I've been thinking a lot about strange recounts of reality and our struggle to interpret it. Different symbols in different languages- attempts to capture feelings and thoughts and perceptions. "Most names have been changed." Different ways of intentionally altering reality.
I have another note somewhere in this green notebook about a memoirist's artistic liberty to allow the reader to perceive a specific event in an inaccurate way. They may change names, the order of events, or even the event itself to lead the reader to a specific conclusion or assumption. Or arguably more importantly, to mask a truth.
At some point in grade school our teacher taught us about reading between the lines. I remember she instructed us to hold up our hands and look at our fingers. "These are the words on a page. The words that an author puts in front of you. The spaces between them are what's implied."
At this point I'm wondering what I've left between the lines here. Have you been able to see my struggle to think clearly today? My melancholy demeanor and fight to connect the dots? I feel like Hansel turning around to follow his breadcrumb trail back home and finding it missing. Where are the crows that ate my crumbs? The metaphorical crows that are hindering me from finding my way back home.
Maybe it's the rain today. Maybe it's because I sat on a bed staring out the window at it for too long. Maybe it's because I was desperately trying to crack a code that I wasn't well enough equipped for. Maybe it's the anticipation of seeing another part of my grandmother and discovering instead an inability to do so. Maybe it's the empty farm table I'm sitting alone at. I wish I could throw stones at these birds and continue to be as chipper as I was yesterday. But today I'm feeling the weight of inadequacy. I'm only seeing the spaces between the lines, leaving room for further misinterpretation.

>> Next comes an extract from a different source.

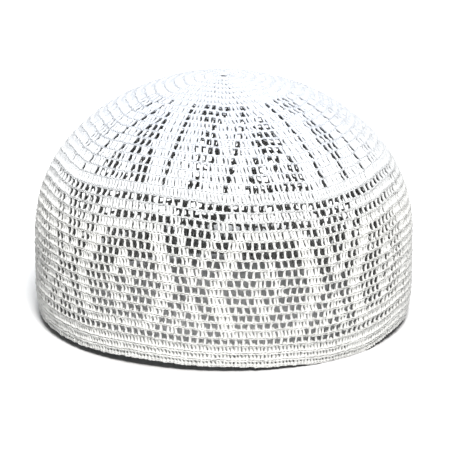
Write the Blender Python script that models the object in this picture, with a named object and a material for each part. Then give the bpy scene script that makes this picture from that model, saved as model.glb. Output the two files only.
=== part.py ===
"""A crocheted skull cap, worked in rounds from the crown down.

Three pieces make it: a domed crown with figures of open cells, a side band worked as an open
lattice, and a ribbed rim edging. Each open figure of the net is one gap, cut through the wall.

Distances along the fabric run up the outside of the cap, from the rim's lower edge to the top.
Angles run round the cap from its front, which faces -Y, towards +X.
"""

import math

import bpy
import numpy as np
from mathutils import Vector
from mathutils.geometry import delaunay_2d_cdt

# The cap's form
WALL_RADIUS = 0.0900  # outside of the straight side
CAP_HEIGHT = 0.1179  # floor to the top of the crown
SHOULDER_HEIGHT = 0.0408  # where the straight side starts to round over
DOME_RISE_POWER = 2.17  # the two powers of the dome's superellipse
DOME_SPREAD_POWER = 1.84
RIM_DRAW_IN = 0.0026  # how far the rim is pulled in
RIM_DRAW_HEIGHT = 0.0200  # the height over which it is pulled in

# The fabric
FABRIC_THICKNESS = 0.0020
EDGING_THICKNESS = 0.0026
RIB_DEPTH = 0.0006  # between two rounds of the edging
THREAD = 0.0020  # width of the strand left round each gap
CENTRE_HOLE_RADIUS = 0.0016  # the ring that the crown is started on
SEAM_GAP = 0.0003  # clearance between two pieces
FABRIC_LEAN = 0.095  # sideways drift for each unit of height, as rounds worked one way lean

# The rim's slow wave. The cap stands on the three lobes where the share is -1.
RIM_LIFT = 0.0026  # the rim's usual height above the floor
# degrees round the cap, share of RIM_LIFT above or below that height
RIM_WAVE = (
    (-111, -1.0), (-98, -1.0), (-76, 0.5), (-48, 0.25), (-26, 0.6), (0, 0.1), (16, -0.3),
    (34, -1.0), (47, -1.0), (67, 0.5), (90, 0.0), (140, -1.0), (156, -1.0), (200, 0.2), (249, -1.0),
)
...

It feels a little fitting to end 2018 this way- inexplicably sad and lonely. Not that all of this year has been this way, especially as of late, but that a more difficult today will give way to an easier tomorrow. I hesitate to say that these are things that I need to feel, afraid it'll seem like I've fallen into the jaded artist trope. I don't need sadness or pain or whatever to create. In fact depression oftentimes hinders artists. My thoughts aren't connecting and as hard as I try to create or do something worthwhile I find my head empty and heavy. But I do think these days are necessary because they live and die the same as any other day and they remind me how fleeting everything is. Because of the way that my brain works I feel like I won't be able to appreciate better, more thoughtful days without these thoughtless and empty ones.